Almonds were then very expensive since they will only grow in warm, mild climates.  Today Spain and Italy are still among the leading producers of almonds, but more than 50% now grow in Southern California.  Almonds grow on trees that produce a fruit like a peach with the almond as the seed inside.

Almonds were even mentioned as part of Edgar Cayce’s health readings. Edgar Cayce was an American who claimed to be a psychic with the ability to answer questions on subjects such as health among other topics. Mentions of almonds in the Cayce readings fall into several categories: (1) as general sources of nutrition, (2) as sources of fats (in low or no meat diets), (3) as cancer/tumor preventatives, (4) as a skin lotion/therapy, (5) as a spiritual symbol. According to Cayce, two or three almonds a day would keep cancer away.

Almond-rich diet may prevent diabetes

A new study indicated that a nutritious diet, which includes almonds, could help regulate blood glucose level due to their high fiber content. Almonds could also help decrease LDL-cholesterol levels in people who suffer from pre-diabetes.

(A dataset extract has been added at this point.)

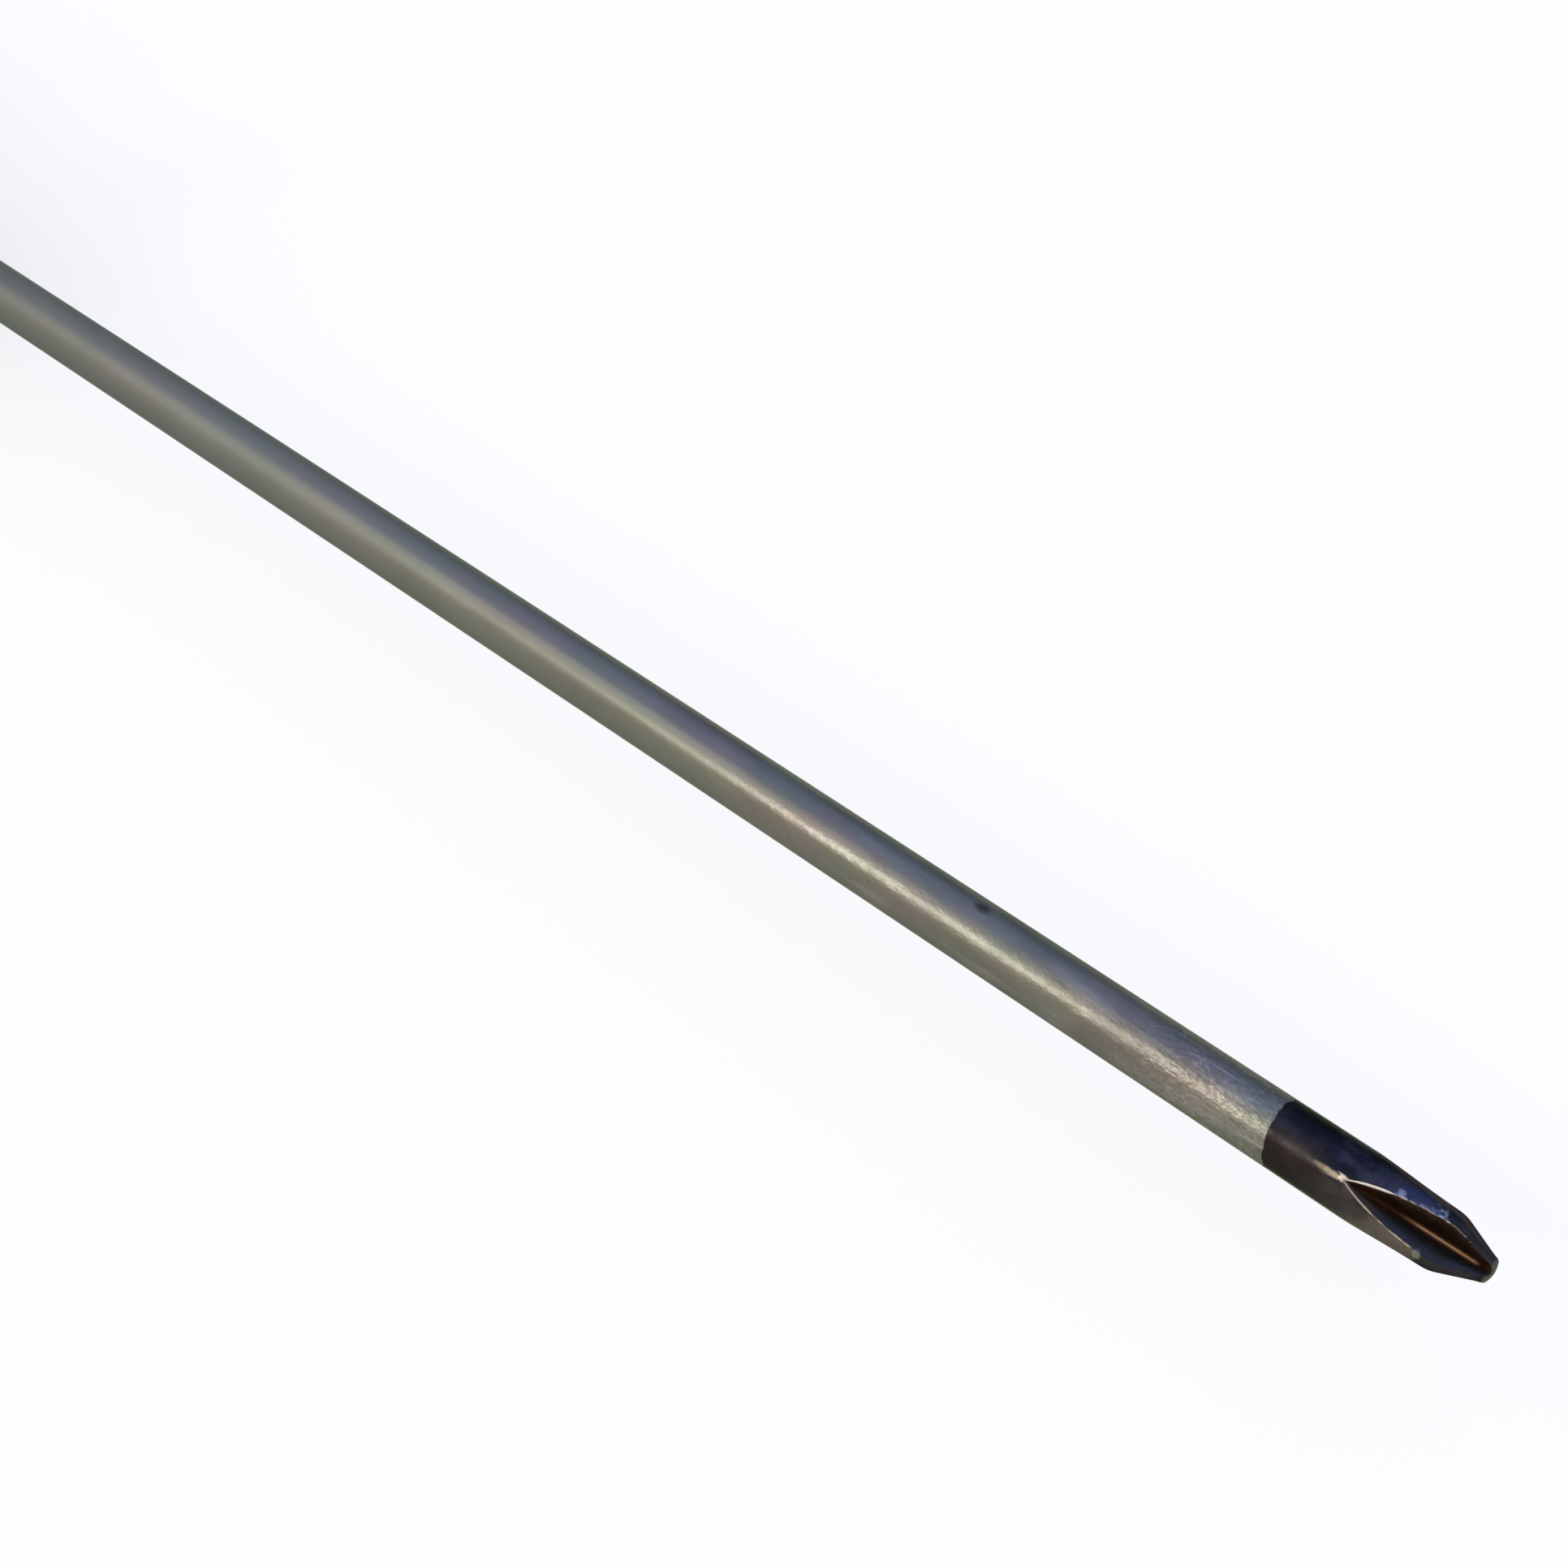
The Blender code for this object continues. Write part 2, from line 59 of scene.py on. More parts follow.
END_RADIUS = 1.0 * MM
END_CHAMFER = 0.12 * MM
END_DOME = 0.2 * MM
CONE = np.radians(26.5)
SHOULDER = 2.6 * MM
FLUTES = 4
FLUTE_TURN = np.radians(39.0)
FLUTE_HALF_ANGLE = np.radians(47.0)
ROOT_START = 0.45 * MM
ROOT_SLOPE = np.radians(5.75)
ROOT_STRAIGHT = 5.5 * MM
MILL_RADIUS = 22.0 * MM
WEAR = 0.28 * MM
WEAR_LENGTH = 1.1 * MM
EDGE_ROUND = 0.1 * MM

FLUKES = ((42.0 * MM, 0.0), (80.0 * MM, np.pi / 2))
FLUKE_HALF_LENGTH = 5.0 * MM
FLUKE_HALF_CREST = 2.5 * MM
FLUKE_HALF_SPAN = 4.5 * MM
FLUKE_HALF_THICKNESS = 1.3 * MM
FLUKE_FOOT = 2.5 * MM
FLUKE_CLEAR = 0.1 * MM
BORE_LIP = 0.35 * MM

SIXTH = np.pi / 3
NOSE_LENGTH = 12.5 * MM
GUARD_FRONT = 15.5 * MM
GUARD_BACK = 21.5 * MM
WAIST = 35.5 * MM
BELLY_FRONT = 59.5 * MM
BELLY_BACK = 89.5 * MM
BODY_BACK = 109.7 * MM
CAP_FRONT = 110.0 * MM
HANDLE_END = 122.0 * MM
NOSE_LIP = 0.7 * MM
CORE_TAPER = 16.5 * MM
CORE_BACK = 109.4 * MM
BEAD_FRONT = 111.6 * MM
BEAD_CREST = 113.25 * MM
BEAD_BACK = 115.5 * MM
SPIGOT_BACK = 116.5 * MM
CAP_APOTHEM = 14.4 * MM
CAP_CORNER = 9.0 * MM
CAP_ROUND = 3.0 * MM

# The lips of the mouldings round off in these steps, both along and in from an edge.
LIP_STEPS = np.array([0.0, 0.06, 0.16, 0.3]) * MM

# Forms of the handle, as (depth, apothem, corner radius) of a rounded hexagon.
BODY_FORM = (
    (NOSE_LENGTH, 11.2 * MM, 10.86 * MM),
    (GUARD_FRONT, 16.0 * MM, 6.22 * MM),
    (GUARD_BACK, 16.0 * MM, 6.22 * MM),
    (WAIST, 12.6 * MM, 9.5 * MM),
    (BELLY_FRONT, 15.7 * MM, 8.0 * MM),
    (BELLY_BACK, 15.7 * MM, 8.0 * MM),
    (BODY_BACK, CAP_APOTHEM, CAP_CORNER),
)
CORE_FORM = (
    (0.0, 5.3 * MM, 5.2 * MM),
    (NOSE_LIP, 6.0 * MM, 5.9 * MM),
    (NOSE_LENGTH, 9.0 * MM, 8.8 * MM),
    (CORE_TAPER, 7.5 * MM, 4.4 * MM),
    (WAIST, 7.5 * MM, 4.4 * MM),
    (BELLY_FRONT, 10.6 * MM, 2.9 * MM),
    (BELLY_BACK, 10.6 * MM, 2.9 * MM),
    (CORE_BACK, 9.3 * MM, 3.9 * MM),
    (BODY_BACK, 7.2 * MM, 3.5 * MM),
    (BEAD_FRONT, 7.2 * MM, 3.5 * MM),
    (BEAD_CREST, 7.7 * MM, 3.5 * MM),
    (BEAD_BACK, 7.2 * MM, 3.5 * MM),
    (SPIGOT_BACK, 6.2 * MM, 3.5 * MM),
)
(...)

The latter is a condition where people have higher than normal blood sugar levels but is not high enough to be classified as being diabetic.

During the course of this study, test subjects who consumed 20% of their calories from almonds showed significantly improved LDL-cholesterol levels and measures of insulin sensitivity – both major risk factors for heart disease and type 2 diabetes.  Almonds are high in calories, so caution should be noted if one is obese or overweight.

Nutrition Facts:

1 serving of dry roasted almonds (1 oz) contains:

  • 169 calories
  • Protein: 6.3 grams
  • Total fat: 15 grams (mostly monounsaturated)
  • Carbohydrates 5. 5. grams
  • Fiber 3.3 grams
  • Almonds are also high in vitamin E, calcium, riboflavin, magnesium, phosphorus, and iron

Almonds can be ground into meal and flour; almond meal is also used to make gluten-free products for people with celiac disease.  Almond meal can replace at least one quarter of flour in most recipes.

Almonds can be used in stir-fries, salads, baked products.  Almonds can also be ground into almond butter and used like peanut butter.